-- BEGIN INFORMATION PROVIDED --

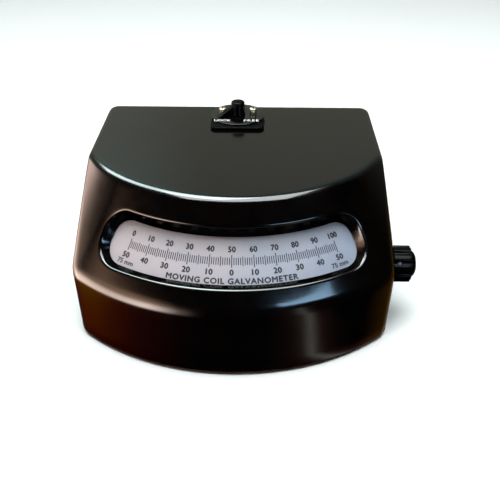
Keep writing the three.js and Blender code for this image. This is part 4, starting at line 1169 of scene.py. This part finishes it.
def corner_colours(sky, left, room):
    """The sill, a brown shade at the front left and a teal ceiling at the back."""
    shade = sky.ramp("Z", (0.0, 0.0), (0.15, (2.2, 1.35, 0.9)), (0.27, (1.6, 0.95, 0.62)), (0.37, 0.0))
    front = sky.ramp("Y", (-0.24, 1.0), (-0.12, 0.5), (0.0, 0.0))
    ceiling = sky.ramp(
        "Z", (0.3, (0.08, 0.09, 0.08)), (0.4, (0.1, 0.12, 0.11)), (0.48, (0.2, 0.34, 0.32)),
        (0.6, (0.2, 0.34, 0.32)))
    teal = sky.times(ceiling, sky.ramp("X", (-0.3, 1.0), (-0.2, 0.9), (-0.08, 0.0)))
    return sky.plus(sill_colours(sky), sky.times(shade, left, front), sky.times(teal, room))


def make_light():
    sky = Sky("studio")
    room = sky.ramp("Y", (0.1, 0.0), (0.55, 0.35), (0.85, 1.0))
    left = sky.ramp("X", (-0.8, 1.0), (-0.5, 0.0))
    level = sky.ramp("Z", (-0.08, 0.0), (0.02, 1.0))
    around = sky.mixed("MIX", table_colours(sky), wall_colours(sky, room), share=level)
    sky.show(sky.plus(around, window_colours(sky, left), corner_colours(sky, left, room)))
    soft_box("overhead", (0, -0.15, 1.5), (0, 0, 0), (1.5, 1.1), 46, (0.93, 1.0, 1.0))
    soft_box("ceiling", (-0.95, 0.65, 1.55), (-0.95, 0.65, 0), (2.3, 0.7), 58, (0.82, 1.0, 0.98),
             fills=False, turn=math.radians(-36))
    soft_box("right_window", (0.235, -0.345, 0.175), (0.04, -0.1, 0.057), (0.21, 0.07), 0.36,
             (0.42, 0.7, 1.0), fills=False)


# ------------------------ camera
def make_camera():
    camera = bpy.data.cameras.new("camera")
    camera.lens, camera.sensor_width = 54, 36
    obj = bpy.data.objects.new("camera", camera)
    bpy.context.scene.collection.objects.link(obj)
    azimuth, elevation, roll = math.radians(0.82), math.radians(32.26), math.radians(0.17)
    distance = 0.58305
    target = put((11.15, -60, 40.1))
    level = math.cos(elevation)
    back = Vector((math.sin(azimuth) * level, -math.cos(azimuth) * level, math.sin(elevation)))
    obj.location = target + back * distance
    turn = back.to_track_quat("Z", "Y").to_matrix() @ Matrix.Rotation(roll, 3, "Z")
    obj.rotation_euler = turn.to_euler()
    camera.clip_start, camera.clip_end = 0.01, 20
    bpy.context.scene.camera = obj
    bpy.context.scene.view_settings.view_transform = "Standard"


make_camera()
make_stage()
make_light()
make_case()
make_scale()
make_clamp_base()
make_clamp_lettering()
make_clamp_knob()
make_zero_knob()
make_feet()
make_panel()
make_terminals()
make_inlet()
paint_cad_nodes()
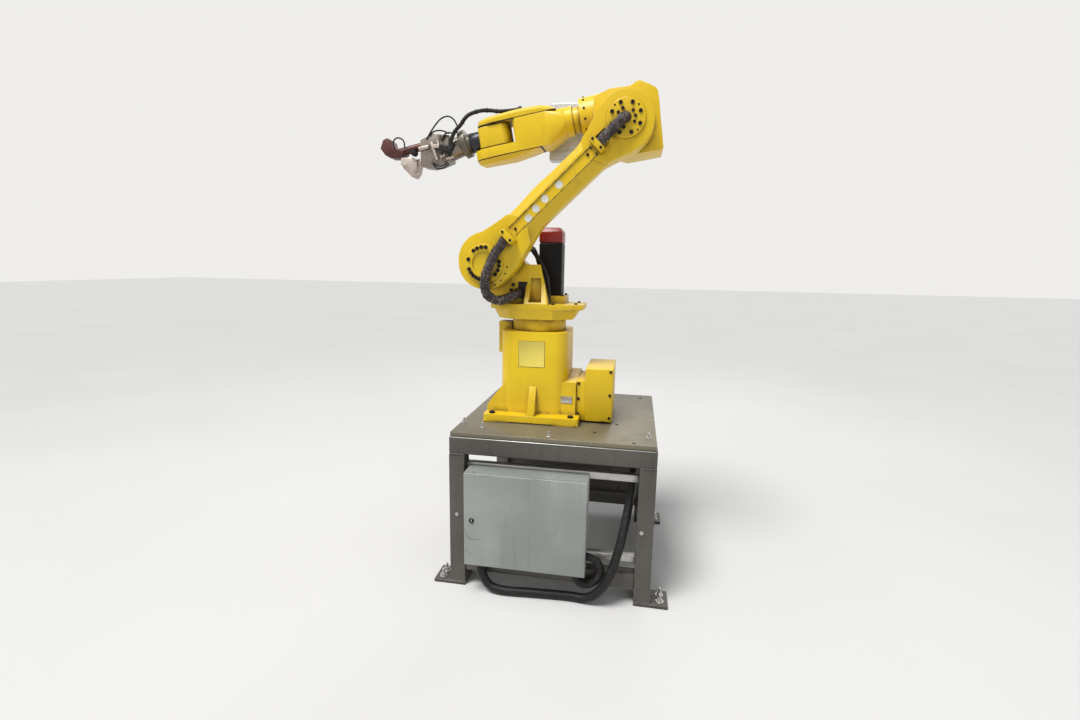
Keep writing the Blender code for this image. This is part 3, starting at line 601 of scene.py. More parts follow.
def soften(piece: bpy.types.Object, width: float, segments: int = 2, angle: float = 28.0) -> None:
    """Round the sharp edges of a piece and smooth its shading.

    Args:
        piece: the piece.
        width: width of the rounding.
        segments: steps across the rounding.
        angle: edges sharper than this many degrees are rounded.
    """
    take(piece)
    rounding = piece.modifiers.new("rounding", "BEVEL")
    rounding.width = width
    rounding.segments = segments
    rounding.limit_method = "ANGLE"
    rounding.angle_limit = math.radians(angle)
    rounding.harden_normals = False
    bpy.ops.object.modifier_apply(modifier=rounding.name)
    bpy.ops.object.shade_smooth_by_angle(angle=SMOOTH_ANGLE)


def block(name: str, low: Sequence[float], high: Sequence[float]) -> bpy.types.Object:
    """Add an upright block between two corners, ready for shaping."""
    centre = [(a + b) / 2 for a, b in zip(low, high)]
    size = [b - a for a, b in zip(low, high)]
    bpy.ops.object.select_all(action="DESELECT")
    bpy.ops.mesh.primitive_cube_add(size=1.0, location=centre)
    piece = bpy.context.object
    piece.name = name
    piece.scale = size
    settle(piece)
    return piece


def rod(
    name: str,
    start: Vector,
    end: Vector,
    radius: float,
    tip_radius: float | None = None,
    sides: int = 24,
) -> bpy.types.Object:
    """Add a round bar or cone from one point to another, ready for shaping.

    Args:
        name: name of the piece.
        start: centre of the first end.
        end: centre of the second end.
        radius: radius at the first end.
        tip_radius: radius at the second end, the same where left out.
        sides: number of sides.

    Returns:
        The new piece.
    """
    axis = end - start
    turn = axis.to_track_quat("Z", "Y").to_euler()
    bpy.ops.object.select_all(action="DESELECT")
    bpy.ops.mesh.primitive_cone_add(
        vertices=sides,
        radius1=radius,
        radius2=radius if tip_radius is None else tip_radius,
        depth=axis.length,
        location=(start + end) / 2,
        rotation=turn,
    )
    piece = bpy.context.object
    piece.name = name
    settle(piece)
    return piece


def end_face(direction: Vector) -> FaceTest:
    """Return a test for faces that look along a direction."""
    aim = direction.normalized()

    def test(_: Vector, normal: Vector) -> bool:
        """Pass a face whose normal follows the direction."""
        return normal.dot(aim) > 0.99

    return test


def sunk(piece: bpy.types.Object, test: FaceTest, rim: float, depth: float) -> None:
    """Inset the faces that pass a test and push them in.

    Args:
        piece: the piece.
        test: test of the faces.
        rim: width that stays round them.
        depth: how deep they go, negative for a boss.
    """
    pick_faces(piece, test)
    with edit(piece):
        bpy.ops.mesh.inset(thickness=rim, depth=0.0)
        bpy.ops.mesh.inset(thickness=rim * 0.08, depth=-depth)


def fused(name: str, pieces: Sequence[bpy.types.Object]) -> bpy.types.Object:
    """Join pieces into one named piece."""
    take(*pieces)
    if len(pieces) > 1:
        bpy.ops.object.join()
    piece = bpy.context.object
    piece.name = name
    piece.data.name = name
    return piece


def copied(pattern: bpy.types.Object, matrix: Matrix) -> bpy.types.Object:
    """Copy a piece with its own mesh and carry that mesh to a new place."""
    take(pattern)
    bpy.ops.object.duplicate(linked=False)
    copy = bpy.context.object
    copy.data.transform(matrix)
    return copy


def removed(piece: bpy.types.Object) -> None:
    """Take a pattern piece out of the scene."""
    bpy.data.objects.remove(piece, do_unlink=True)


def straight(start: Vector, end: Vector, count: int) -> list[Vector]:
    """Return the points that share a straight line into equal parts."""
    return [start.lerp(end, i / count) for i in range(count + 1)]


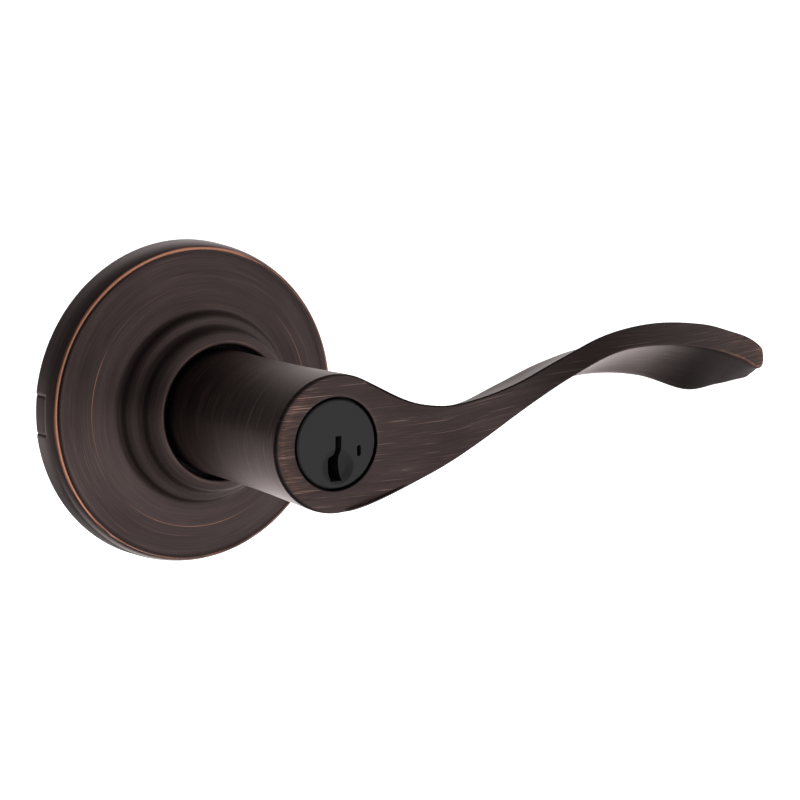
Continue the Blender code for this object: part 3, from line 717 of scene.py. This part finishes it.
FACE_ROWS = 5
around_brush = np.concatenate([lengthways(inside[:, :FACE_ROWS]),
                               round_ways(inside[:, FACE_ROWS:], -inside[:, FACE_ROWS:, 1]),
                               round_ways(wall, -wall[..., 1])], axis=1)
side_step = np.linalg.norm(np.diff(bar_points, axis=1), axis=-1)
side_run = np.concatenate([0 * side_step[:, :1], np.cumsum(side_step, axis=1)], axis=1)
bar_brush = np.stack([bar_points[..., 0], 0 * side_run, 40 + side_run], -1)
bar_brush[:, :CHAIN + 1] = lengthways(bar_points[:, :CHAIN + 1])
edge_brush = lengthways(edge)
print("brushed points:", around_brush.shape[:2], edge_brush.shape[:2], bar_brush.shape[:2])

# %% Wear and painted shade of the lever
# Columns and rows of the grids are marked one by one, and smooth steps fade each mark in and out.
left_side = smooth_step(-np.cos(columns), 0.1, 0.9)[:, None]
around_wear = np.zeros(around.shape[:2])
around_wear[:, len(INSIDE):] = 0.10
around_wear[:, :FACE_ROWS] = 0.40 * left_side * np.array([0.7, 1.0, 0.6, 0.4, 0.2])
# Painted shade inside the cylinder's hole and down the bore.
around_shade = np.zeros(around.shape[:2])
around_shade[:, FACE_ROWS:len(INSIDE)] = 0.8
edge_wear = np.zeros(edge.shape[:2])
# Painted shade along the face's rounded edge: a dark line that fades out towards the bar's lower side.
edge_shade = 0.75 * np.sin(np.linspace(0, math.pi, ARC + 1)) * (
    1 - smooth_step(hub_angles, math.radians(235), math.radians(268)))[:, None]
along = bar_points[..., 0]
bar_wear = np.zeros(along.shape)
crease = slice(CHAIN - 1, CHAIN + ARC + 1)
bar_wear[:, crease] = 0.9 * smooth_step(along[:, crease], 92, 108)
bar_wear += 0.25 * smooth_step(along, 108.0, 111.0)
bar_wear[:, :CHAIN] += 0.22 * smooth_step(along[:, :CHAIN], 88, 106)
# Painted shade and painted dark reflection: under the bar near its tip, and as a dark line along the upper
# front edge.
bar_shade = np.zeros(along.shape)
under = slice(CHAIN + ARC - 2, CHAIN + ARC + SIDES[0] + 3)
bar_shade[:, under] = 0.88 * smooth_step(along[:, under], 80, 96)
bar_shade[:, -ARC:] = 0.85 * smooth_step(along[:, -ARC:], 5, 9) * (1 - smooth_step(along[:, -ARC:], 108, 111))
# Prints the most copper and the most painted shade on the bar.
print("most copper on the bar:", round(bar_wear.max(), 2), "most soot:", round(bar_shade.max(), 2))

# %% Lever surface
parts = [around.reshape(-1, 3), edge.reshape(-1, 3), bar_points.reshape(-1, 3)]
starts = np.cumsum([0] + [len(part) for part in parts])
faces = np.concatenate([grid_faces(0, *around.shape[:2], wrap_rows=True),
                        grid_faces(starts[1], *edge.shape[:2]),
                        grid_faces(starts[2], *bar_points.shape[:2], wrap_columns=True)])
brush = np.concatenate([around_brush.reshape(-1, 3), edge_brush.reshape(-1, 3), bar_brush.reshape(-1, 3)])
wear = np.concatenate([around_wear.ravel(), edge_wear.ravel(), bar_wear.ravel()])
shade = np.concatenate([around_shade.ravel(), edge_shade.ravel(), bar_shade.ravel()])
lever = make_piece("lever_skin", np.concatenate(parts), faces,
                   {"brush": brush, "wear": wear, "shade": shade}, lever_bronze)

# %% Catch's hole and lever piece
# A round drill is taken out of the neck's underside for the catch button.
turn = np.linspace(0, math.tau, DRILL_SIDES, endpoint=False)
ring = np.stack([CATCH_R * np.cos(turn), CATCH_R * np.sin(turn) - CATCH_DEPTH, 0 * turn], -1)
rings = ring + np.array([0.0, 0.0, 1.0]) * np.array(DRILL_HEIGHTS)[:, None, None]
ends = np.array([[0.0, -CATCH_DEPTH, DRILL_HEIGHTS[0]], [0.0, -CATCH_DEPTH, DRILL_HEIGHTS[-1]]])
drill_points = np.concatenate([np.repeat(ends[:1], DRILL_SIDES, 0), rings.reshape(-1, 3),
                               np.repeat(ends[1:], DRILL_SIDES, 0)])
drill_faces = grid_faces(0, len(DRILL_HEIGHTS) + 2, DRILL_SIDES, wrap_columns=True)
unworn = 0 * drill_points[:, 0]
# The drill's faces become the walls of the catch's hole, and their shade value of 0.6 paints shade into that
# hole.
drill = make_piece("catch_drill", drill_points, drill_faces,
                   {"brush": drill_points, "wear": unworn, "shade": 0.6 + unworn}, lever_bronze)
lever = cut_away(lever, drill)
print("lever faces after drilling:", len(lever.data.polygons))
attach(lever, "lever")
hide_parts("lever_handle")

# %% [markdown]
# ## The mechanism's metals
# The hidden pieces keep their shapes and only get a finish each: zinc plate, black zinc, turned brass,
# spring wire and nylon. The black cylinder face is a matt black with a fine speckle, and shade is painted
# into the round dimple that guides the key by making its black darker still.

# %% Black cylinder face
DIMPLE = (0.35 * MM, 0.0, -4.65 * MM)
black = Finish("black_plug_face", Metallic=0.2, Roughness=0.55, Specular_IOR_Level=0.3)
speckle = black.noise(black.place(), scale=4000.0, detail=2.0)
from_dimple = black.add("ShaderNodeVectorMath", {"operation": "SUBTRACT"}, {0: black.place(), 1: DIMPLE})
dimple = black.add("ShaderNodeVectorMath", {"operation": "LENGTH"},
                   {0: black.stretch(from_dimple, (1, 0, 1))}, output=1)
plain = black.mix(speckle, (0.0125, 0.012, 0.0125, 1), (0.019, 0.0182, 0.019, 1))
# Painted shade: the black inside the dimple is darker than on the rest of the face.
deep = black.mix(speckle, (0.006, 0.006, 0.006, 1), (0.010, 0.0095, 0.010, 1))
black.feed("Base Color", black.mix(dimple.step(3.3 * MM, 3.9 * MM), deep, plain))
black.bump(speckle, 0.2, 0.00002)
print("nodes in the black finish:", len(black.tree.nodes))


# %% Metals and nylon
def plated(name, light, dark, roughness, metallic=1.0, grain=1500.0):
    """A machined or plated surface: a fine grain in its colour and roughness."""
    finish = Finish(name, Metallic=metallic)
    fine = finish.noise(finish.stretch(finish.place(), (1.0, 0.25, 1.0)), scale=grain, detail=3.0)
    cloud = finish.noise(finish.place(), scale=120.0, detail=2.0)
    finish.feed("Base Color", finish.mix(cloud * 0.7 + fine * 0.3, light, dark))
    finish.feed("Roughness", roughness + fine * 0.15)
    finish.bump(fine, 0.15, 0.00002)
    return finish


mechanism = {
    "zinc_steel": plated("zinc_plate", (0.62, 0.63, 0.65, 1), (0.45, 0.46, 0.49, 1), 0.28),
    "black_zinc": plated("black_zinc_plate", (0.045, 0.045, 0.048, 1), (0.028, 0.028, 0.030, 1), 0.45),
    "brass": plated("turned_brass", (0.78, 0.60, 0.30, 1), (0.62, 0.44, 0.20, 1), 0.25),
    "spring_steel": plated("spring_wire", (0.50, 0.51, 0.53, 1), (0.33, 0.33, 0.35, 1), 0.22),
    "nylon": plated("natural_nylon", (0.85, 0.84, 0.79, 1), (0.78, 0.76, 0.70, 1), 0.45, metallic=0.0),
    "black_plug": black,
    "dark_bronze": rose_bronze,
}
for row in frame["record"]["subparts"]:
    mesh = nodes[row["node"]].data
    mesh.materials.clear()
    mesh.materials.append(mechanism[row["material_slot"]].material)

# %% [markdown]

-- END INFORMATION PROVIDED --

▸ WHAT IS EXPECTED: Set down exactly the lines from the line that contains "Keep writing the Blender" to the line that contains "smooth its shading.", both lines included, and nothing more.

▸ EXERCISE SOLUTION:
Keep writing the Blender code for this image. This is part 3, starting at line 601 of scene.py. More parts follow.
def soften(piece: bpy.types.Object, width: float, segments: int = 2, angle: float = 28.0) -> None:
    """Round the sharp edges of a piece and smooth its shading.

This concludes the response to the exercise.